The problem:
Give again, word for word, each line from the top of the listing through the line that holds "stretch: float = 1.0".

Provided material:
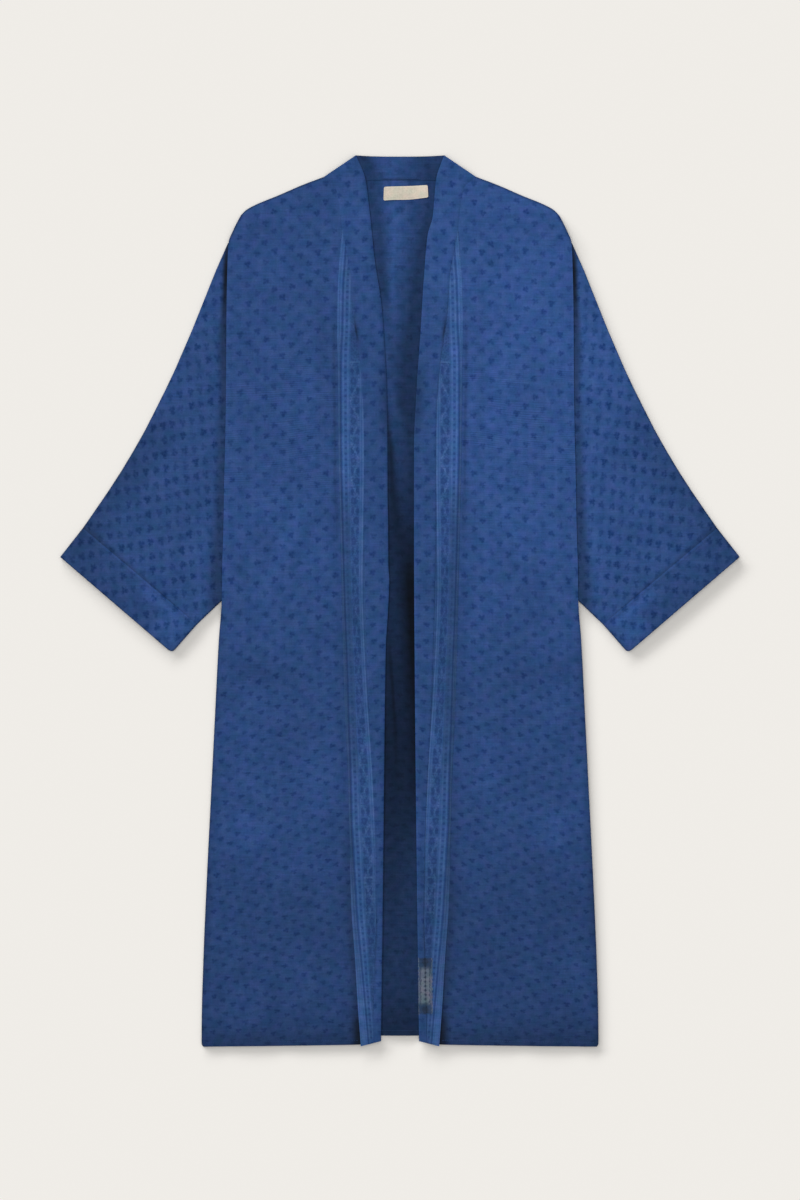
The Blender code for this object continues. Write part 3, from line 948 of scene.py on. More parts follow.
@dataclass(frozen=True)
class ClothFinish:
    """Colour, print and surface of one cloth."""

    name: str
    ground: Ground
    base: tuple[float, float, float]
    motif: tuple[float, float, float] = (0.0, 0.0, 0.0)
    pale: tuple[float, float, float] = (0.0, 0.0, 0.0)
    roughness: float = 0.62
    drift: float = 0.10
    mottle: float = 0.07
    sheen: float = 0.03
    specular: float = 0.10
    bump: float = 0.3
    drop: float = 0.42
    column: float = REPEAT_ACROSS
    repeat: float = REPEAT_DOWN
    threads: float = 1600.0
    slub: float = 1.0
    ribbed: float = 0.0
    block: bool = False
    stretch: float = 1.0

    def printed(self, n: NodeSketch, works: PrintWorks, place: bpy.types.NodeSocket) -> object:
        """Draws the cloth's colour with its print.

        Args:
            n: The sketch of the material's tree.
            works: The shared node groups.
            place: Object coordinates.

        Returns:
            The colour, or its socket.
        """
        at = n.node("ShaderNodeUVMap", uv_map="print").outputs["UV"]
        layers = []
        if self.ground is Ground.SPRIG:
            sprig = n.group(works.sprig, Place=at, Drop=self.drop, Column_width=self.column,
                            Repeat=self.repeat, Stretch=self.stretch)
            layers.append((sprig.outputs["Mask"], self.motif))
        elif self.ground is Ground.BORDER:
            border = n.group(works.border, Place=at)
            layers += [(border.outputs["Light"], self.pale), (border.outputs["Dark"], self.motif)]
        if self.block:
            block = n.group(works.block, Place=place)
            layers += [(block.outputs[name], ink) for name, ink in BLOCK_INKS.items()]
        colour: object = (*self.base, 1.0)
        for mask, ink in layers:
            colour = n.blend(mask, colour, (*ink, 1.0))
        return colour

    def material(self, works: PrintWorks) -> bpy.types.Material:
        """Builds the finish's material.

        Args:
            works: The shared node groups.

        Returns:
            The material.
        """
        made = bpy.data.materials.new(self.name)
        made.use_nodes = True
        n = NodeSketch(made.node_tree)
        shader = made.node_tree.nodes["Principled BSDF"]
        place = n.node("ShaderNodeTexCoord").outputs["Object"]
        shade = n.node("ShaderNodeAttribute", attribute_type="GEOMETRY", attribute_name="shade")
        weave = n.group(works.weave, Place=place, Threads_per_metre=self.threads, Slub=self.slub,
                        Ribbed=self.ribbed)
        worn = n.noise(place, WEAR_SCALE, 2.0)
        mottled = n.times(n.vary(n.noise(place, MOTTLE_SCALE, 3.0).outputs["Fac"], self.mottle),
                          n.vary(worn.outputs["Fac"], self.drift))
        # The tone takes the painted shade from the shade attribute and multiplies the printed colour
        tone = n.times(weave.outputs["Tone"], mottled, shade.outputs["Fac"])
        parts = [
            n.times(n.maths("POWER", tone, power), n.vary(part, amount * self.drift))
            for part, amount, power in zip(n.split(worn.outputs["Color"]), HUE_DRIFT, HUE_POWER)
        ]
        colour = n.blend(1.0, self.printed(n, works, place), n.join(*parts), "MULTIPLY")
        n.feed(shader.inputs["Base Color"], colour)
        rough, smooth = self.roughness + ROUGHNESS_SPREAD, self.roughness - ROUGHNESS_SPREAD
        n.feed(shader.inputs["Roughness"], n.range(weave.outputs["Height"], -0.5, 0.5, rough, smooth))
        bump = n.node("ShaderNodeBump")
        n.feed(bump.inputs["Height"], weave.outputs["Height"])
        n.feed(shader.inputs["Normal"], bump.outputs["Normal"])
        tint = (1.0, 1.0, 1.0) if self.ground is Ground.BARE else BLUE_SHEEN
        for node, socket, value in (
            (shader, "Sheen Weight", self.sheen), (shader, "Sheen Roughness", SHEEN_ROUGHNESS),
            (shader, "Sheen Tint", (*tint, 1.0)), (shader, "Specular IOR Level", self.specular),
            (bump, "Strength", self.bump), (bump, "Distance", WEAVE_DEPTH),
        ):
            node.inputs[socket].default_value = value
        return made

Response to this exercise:
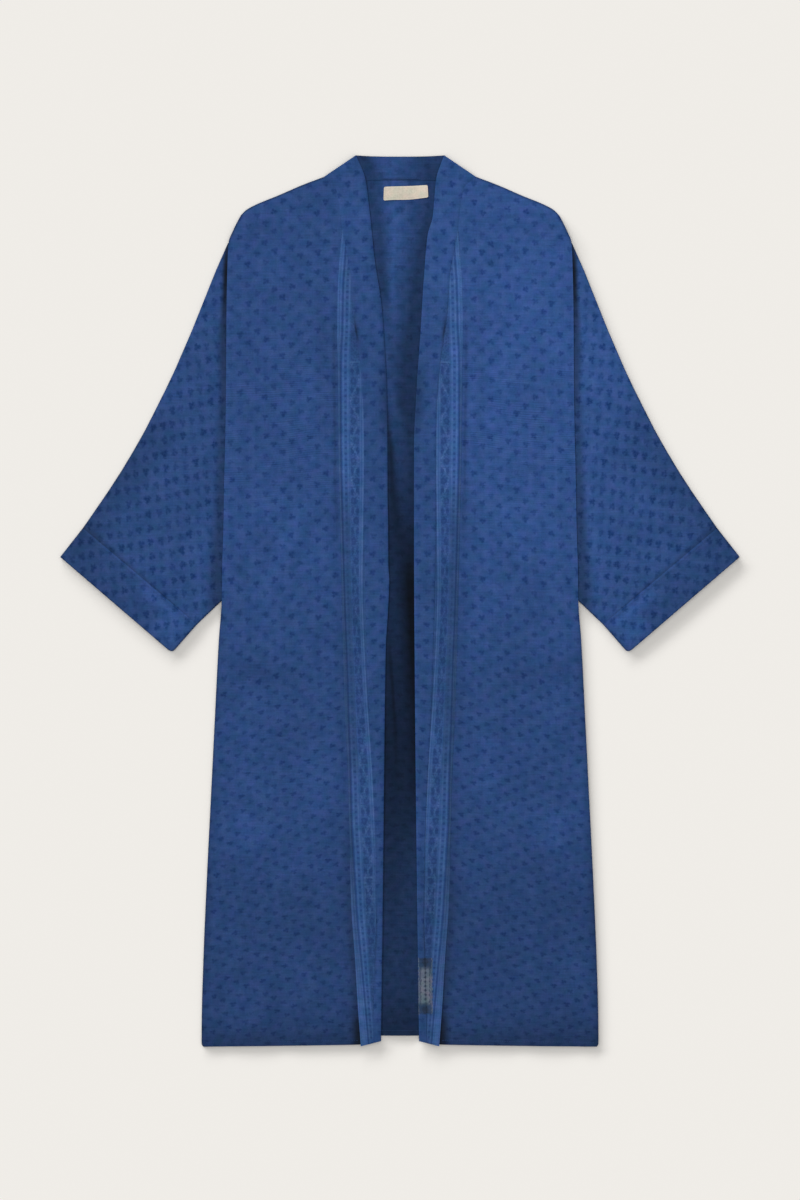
The Blender code for this object continues. Write part 3, from line 948 of scene.py on. More parts follow.
@dataclass(frozen=True)
class ClothFinish:
    """Colour, print and surface of one cloth."""

    name: str
    ground: Ground
    base: tuple[float, float, float]
    motif: tuple[float, float, float] = (0.0, 0.0, 0.0)
    pale: tuple[float, float, float] = (0.0, 0.0, 0.0)
    roughness: float = 0.62
    drift: float = 0.10
    mottle: float = 0.07
    sheen: float = 0.03
    specular: float = 0.10
    bump: float = 0.3
    drop: float = 0.42
    column: float = REPEAT_ACROSS
    repeat: float = REPEAT_DOWN
    threads: float = 1600.0
    slub: float = 1.0
    ribbed: float = 0.0
    block: bool = False
    stretch: float = 1.0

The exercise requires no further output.